- [EXERCISE DESCRIPTION] Search the material below for the string "saved" and extract each line that has it.

[EXCERPTED RECORDS start]

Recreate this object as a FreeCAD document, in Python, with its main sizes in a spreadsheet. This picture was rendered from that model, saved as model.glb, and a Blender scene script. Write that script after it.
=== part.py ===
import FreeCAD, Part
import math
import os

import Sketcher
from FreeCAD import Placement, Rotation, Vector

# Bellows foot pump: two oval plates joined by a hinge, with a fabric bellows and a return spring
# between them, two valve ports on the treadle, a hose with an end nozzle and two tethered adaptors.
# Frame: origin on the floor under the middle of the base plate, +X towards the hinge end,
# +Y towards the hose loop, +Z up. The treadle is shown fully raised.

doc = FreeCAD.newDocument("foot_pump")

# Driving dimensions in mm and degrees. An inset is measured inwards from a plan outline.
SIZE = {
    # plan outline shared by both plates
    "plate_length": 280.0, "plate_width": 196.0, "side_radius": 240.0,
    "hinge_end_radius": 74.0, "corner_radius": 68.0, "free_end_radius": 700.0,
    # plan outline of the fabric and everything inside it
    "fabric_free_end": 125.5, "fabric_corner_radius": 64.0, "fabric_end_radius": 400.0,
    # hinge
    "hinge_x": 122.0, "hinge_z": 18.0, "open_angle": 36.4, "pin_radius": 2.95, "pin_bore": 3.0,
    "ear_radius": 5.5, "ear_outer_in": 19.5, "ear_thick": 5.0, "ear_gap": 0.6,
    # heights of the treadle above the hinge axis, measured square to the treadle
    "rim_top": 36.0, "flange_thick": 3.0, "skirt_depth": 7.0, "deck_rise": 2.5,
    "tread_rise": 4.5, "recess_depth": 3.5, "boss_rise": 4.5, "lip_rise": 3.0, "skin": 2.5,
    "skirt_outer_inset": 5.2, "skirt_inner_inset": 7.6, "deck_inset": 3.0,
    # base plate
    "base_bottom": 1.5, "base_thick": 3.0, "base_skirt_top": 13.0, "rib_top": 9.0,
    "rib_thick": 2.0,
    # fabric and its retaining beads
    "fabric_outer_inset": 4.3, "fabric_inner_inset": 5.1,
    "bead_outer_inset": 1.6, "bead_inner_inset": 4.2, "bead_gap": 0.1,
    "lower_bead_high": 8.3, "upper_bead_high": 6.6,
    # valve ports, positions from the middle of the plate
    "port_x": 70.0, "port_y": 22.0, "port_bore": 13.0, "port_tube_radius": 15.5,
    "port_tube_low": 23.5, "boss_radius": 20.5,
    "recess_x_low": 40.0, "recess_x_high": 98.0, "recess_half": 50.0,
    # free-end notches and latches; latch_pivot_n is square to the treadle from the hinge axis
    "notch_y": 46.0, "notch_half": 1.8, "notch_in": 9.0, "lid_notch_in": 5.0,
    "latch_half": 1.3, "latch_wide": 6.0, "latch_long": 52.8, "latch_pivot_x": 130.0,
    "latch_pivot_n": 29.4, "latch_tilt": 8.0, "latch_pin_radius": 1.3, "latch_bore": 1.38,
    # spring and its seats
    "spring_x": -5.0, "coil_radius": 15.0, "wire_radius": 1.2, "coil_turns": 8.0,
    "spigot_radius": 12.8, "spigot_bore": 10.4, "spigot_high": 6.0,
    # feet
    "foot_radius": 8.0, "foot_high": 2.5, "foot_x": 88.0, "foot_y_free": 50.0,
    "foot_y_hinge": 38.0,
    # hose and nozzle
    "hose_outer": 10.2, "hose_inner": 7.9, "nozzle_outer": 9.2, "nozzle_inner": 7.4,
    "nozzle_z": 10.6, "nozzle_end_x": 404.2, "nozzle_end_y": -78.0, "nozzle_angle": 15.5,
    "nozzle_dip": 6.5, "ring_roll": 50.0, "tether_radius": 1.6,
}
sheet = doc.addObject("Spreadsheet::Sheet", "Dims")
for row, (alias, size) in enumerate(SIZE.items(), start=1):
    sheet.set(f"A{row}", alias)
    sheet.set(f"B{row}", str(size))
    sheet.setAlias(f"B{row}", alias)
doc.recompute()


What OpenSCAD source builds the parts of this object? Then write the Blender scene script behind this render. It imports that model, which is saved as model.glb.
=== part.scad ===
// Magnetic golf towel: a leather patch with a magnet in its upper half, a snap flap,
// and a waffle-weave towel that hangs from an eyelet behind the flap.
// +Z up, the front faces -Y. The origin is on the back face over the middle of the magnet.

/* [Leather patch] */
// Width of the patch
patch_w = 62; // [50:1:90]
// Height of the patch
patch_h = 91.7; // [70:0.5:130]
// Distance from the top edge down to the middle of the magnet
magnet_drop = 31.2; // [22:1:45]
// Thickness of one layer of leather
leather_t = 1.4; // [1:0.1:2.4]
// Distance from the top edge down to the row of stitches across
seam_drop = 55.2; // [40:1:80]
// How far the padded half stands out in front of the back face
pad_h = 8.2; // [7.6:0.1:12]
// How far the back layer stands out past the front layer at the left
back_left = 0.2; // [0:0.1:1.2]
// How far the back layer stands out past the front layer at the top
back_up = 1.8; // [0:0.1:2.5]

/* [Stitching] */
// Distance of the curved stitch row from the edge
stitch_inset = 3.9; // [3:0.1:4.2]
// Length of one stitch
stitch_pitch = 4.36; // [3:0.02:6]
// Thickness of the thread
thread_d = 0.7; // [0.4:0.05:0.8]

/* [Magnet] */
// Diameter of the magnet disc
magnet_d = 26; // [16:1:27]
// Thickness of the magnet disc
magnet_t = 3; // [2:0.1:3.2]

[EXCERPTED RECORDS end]

- [PROBLEM SOLUTION]
Recreate this object as a FreeCAD document, in Python, with its main sizes in a spreadsheet. This picture was rendered from that model, saved as model.glb, and a Blender scene script. Write that script after it.
What OpenSCAD source builds the parts of this object? Then write the Blender scene script behind this render. It imports that model, which is saved as model.glb.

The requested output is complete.